[CS231n Assignment 2 #01] 全连接神经网络(Fully-connected Neural Network)

本文详细介绍了CS231n课程的第二份作业,重点在于全连接神经网络的模块化设计和优化。作业涵盖Affine层的前向传播和反向传播、ReLU激活函数、多层网络结构、损失层以及优化器(如SGD、Momentum、RMSProp和Adam)。通过实现和训练网络,提升模型在数据集上的性能。

摘要生成于 C知道 ,由 DeepSeek-R1 满血版支持, 前往体验 >

作业介绍
  • 作业主页:Assignment 2
  • 作业目的:之前我们已经实现过一个双层的神经网络了,但是,它的所有函数被放置在一个文件中。对于,简单的神经网络,这种做法或许比较简便,但是当我们需要更大、更深的神经网络的时候,这种写法可能就不是那么高效。所以,本次作业,我们需要学会如何对神经网络进行 分层设计 以及 模块化,在不同的文件中实现我们不同的模块,然后将它们 整合 成最终的网络。
  • 官方示例代码: Assignment 2 code
  • 作业源文件 FullyConnectedNets.ipynb
1.Fully-Connected Neural Nets 架构

在本次作业中,我们将模块化的实现我们的全连接神经网络,每一层网络,我们将实现前向传播forward() 和反向传播 backward()

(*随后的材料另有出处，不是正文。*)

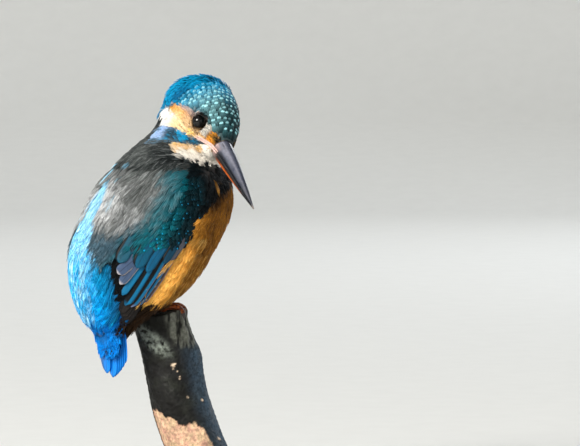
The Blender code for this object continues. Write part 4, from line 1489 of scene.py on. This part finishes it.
def tail_line(place, rise):
    """The path of the feather whose tip lies at a share of the tail's half width."""
    u = np.linspace(0, 1, VANE_RINGS)
    y = (TAIL_HALF - RECTRIX_HALF) * place * (0.93 + 0.07 * np.sin(np.pi * u ** 0.8))
    y = y * (1.2 - 0.1 * u if place > 0 else 1.0)
    across = y / TAIL_HALF
    tip = TAIL_TIP_Z + 5.6 * abs(place) ** 2.4 + (1.4 if place > 0 else 0.0)
    z = TAIL_TOP_Z + (tip - TAIL_TOP_Z) * u
    x = TAIL_X - 2.0 * (1 - u) ** 2 + TAIL_ROOF * across ** 2 - rise * (0.4 + 0.6 * u)
    x += TAIL_TILT * (1 - 1.6 * across)
    out = unit(np.column_stack((np.full_like(u, -1.0), 0.3 * across, 0.1 + 0 * u)))
    return np.column_stack((x, y, z)), out


tail = Vanes()
for pair in reversed(range(6)):
    for side in (-1, 1):
        place = side * (0.3 + 0.7 * pair / 5)
        path, out = tail_line(place, 0.05 - 0.14 * pair)
        tail.add(
            path, out, RECTRIX_HALF, side, (TAIL_BLUE, TAIL_PALE, TAIL_DARK),
            (0.12 if pair else 0.5, 0.6, 0.25), chance.uniform(), blunt=0.84, root=0.8, tilt=-0.1,
        )
tail.piece("tail_feathers", flight, ("tail",))

# %% [markdown]
# ## Bill
# Two long horny sheaths over bone. Each is lofted through sections along its length: the upper has a
# ridge, the culmen, and a slit nostril near its root, and their cutting edges meet in one straight
# line. Pale soft skin runs back from the root along the gape.

# %% Lofts
def lofted(name, rings, attributes=None, looped=False):
    """A closed mesh through rings of equal size, given in the perch frame. Its two ends are closed,
    or joined to each other if it is looped."""
    sides, last = len(rings[0]), (len(rings) - 1) * len(rings[0])
    faces = tube_faces(0, sides, len(rings))
    if looped:
        faces[-2:] = band(last, 0, sides)
    mesh = mesh_of(name, np.concatenate(rings), faces)
    face_out(mesh)
    for key, values in (attributes or {}).items():
        put(mesh, key, values)
    return new_object(name, mesh)


# %% Bill shapes
CULMEN = ((8, 2.6, 4.2), (14.5, 2.9, 4.1), (24, 2.6, 3.2), (36, 1.4, 2.0), (50.5, -0.75, 0.3))
GONYS = ((8, -5.4, 4.2), (16, -5.2, 3.8), (24, -4.6, 3.0), (36, -3.2, 1.9), (50.5, -1.25, 0.3))
BILL_LINE = ((8, -2.0), (17, -1.6), (50.5, -1.0))
BILL_RINGS, BILL_SIDES, MOUTH_SIDES = 72, 28, 6   # rings, sides of each, and those inside the mouth
# The pale horn tone is used only for painted highlights.
HORN_DARK, HORN_GREY, HORN_HIGHLIGHT = tone(12, 14, 20), tone(54, 59, 76), tone(150, 150, 162)
GAPE_PINK, MOUTH_ORANGE, PALE_BILL_TIP = tone(222, 190, 184), tone(214, 104, 36), tone(150, 140, 132)


def horn_tones(x, side, keel, slit, upper):
    """Colours round one section of the bill. side is 0 along the mouth and 1 on the ridge."""
    root, far = np.clip((19 - x) / 7, 0, 1), np.clip((x - 30) / 14, 0, 1)
    if upper:
        colours = between(HORN_GREY, HORN_DARK, far * 0.7)
        # Painted highlights: a pale band high on the side below the ridge, and a broad one near the root.
        colours = between(colours, HORN_HIGHLIGHT, 0.5 * np.exp(-((side - 0.75) / 0.14) ** 2) * (1 - far * 0.5))
        base = np.clip((28 - x) / 10, 0, 1)
        colours = between(colours, HORN_HIGHLIGHT, 0.55 * np.exp(-((side - 0.6) / 0.25) ** 2) * base)
        # Painted shade: a dark line along the ridge, where the far side falls away from the light. The
        # nostril slit is dark as well.
        colours = between(colours, HORN_DARK, np.maximum(0.8 * keel, 0.85 * slit))
        colours = between(colours, HORN_DARK, 0.85 * (side < 0.22) * np.clip((x - 17) / 4, 0, 1))
        colours = between(colours, GAPE_PINK, root * np.clip((0.5 - side) / 0.2, 0, 1))
    else:
        warm = np.clip((x - 18) / 5, 0, 1) * np.clip((42 - x) / 8, 0, 1)
        colours = between(HORN_DARK, MOUTH_ORANGE, warm * np.clip((side - 0.35) / 0.25, 0, 1))
        colours = between(colours, GAPE_PINK, root * np.clip((0.8 - side) / 0.2, 0.25, 1))
    # The bill turns pale grey over its last two millimetres.
    return between(colours, PALE_BILL_TIP, np.clip((x - 48.5) / 2, 0, 1))


def horn_finish():
    s = Shader("horn", 0.38, Specular_IOR_Level=0.4)
    place = s.place()
    grain, worn = s.grain(place, 900.0, 4.0), s.grain(place, 260.0, 2.0)
    colour = s.shaded(s.stored("main"), s.ramp(grain, 0.3, 0.7, 0.82, 1.12))
    return s.finish(colour, grain, 0.15, 0.00008, s.ramp(worn, 0.3, 0.7, 0.24, 0.42))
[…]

  • 其中,forward()接收输入和权重以及必要的其它参数,然后返回一个输出,以及存储我们在反向传播过程中需要的变量,即类似于:
def layer_forward(x, w):
  """ Receive inputs x and weights w """
  # Do some computations ...
  z = # ... some intermediate value
  # Do some more computations ...
  out = # the output

  cache = (x, w, z, out) # Values we need to compute gradients

  return out, cache
  • 而反向传播过程backward()将接收上流梯度以及之前存储的变量,然后返回输入以及权重的梯度:
def layer_backward(dout, cache):
  """
  Receive dout (derivative of loss with respect to outputs) and cache,
  and compute derivative with respect to inputs.
  """
  # Unpack cache values
  x, w, z, out = cache

  # Use values in cache to compute derivatives
  dx = # Derivative of loss with respect to x
  dw = # Derivative of loss with respect to w

  return dx, dw
2. 初始化作业环境
  • 下载数据集
  • 安装必要的包
  • 注意:gnureadline==6.3.3 在windows下不支持,直接不安装就行;其它也并不都是必须的,可选择性安装,但是要有Numpy、Cython、Future等。

cd assignment2
pip install -r requirements.txt
  • 编译Cython扩展:因为卷积神经网络需要一些高效的操作,所以官方已经用Cython实现了必要的操作,例如im2col.py。我们要做的就是先编译这个文件,即:在cs231n目录下,运行setup.py
python setup.py build_ext --inplace
  • 初始化Jupyter notebook环境
# As usual, a bit of setup
from __future__ import print_function
import time
import numpy as np
import matplotlib.pyplot as plt
from cs231n.classifiers.fc_net import *
from cs231n.data_utils import get_CIFAR10_data
from cs231n.gradient_check import eval_numerical_gradient, eval_numerical_gradient_array
from cs231n.solver import Solver

%matplotlib inline
plt.rcParams['figure.figsize'] = (10.0, 8.0) # set default size of plots
plt.rcParams['image.interpolation'] = 'nearest'
plt.rcParams['image.cmap'] = 'gray'

# for auto-reloading external modules
# see http://stackoverflow.com/questions/1907993/autoreload-of-modules-in-ipython
%load_ext autoreload
%autoreload 2

def rel_error(x, y):
  """ returns relative error """
  return np.max(np.abs(x - y) / (np.maximum(1e-8, np.abs(x) + np.abs(y))))
  • 加载数据:
# Load the (preprocessed) CIFAR10 data.

data = get_CIFAR10_data()
for k, v in list(data.items()):
  print(('%s: ' % k, v.shape))
('X_val: ', (1000, 3, 32, 32))
('y_test: ', (1000,))
('y_train: ', (49000,))
('X_test: ', (1000, 3, 32, 32))
('X_train: ', (49000, 3, 32, 32))
('y_val: ', (1000,))
3. 实现全连接层(Affine Layer)
3.1 前向传播
  • Open the file cs231n/layers.py and implement the affine_forward function.
def affine_forward(x, w, b):
    """
    Computes the forward pass for an affine (fully-connected) layer.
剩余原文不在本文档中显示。